You could even pretend that you just received an email from your soon-to-be boss, saying:
Hey, since you're practically already part of the family, we'd all love to learn a little more about you!
So, tell us: What inspired you to apply for this position? (We're sure glad you did!) What are your big passions, dreams, and goals? Got any ideas on how we could do things even better around here?
We're so curious! We love your smart brain, we value your ideas, and we want to get to know you!
Return to your cover letter draft, start fresh, and see what pours out of your fingertips this time. Now that you’re “pretending,” I’m guessing it’ll be something like this:
To my friends at Save the Dolphins:
When I learned that you were seeking a new social media director, I was over the moon.

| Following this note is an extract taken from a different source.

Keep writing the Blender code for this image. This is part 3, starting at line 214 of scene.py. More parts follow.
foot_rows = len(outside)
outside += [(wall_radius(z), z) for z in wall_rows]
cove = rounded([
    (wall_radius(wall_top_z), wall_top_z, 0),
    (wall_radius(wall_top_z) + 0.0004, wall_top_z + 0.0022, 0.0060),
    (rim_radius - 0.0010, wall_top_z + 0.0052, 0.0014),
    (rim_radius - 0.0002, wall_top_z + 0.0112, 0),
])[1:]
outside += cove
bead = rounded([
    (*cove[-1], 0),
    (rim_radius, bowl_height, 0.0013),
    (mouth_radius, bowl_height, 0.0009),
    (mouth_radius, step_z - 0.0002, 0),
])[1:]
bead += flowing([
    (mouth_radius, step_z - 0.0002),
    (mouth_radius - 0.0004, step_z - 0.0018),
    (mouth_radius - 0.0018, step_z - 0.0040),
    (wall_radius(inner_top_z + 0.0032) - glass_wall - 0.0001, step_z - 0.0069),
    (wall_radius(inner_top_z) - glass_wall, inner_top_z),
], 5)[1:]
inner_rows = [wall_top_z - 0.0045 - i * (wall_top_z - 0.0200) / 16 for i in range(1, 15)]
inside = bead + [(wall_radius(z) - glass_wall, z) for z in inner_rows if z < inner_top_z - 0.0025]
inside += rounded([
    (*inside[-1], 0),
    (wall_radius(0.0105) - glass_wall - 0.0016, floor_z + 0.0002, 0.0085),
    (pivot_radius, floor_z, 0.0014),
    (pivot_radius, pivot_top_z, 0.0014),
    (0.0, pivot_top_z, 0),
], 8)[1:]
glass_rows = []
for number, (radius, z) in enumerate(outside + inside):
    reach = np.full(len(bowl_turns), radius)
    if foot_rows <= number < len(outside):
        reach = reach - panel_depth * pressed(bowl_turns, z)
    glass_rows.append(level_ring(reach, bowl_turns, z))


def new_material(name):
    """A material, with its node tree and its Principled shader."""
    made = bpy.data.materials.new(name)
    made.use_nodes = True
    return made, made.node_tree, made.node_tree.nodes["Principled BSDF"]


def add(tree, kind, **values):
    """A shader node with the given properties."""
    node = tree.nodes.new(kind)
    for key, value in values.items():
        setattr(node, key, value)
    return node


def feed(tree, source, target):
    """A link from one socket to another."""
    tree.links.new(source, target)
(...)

Because when I'm not geeking out about the latest Instagram filter or Twitter meme, you can usually find me at the beach—hunting for starfish and sea anemones or catching a wave on my longboard.
Social media and the sea: my two greatest passions. Using one to heal and protect the other? A total dream.
My current role as a marketing manager at Bubbly Cola Co. has been a blessing—for the past three years, I've learned from the best in the business. And while my current position is pretty close to perfect, my supervisor fully supports my desire to find a new role that brings together all of my passions—especially my passion for planet-saving activism. In fact, when I told her about the position at Save the Dolphins, she smiled and said, "You've got to go for this. I'll be furious if you don't."
This is the part where I'm supposed to request an interview and assure you that "references are available upon request." Which is true.
But what I really want to do is offer you a gift : a six-point plan to help your marketing team use social media even more powerfully, starting right now. You can download the plan here . I hope it's helpful and fun. (I certainly had fun creating it!)
Oh, and if you'd like to walk through the plan over coffee, chat more about the open position, or swap stories about swimming with dolphins—I'd be thrilled. Hope to hear from you soon.
Here's to a cleaner sea and greener world,
[Your name here]
The lesson here is this: The next time you need to sell yourself, just tell yourself: They already love and respect me. There’s nothing I need to prove.
It doesn't actually matter if it's true. If pretending helps to pull the words out of your head and onto the page, then it's precisely what you need to do.
Plus, sometimes, fantasizing can lead to real-world results. Try it — and see if it works for you!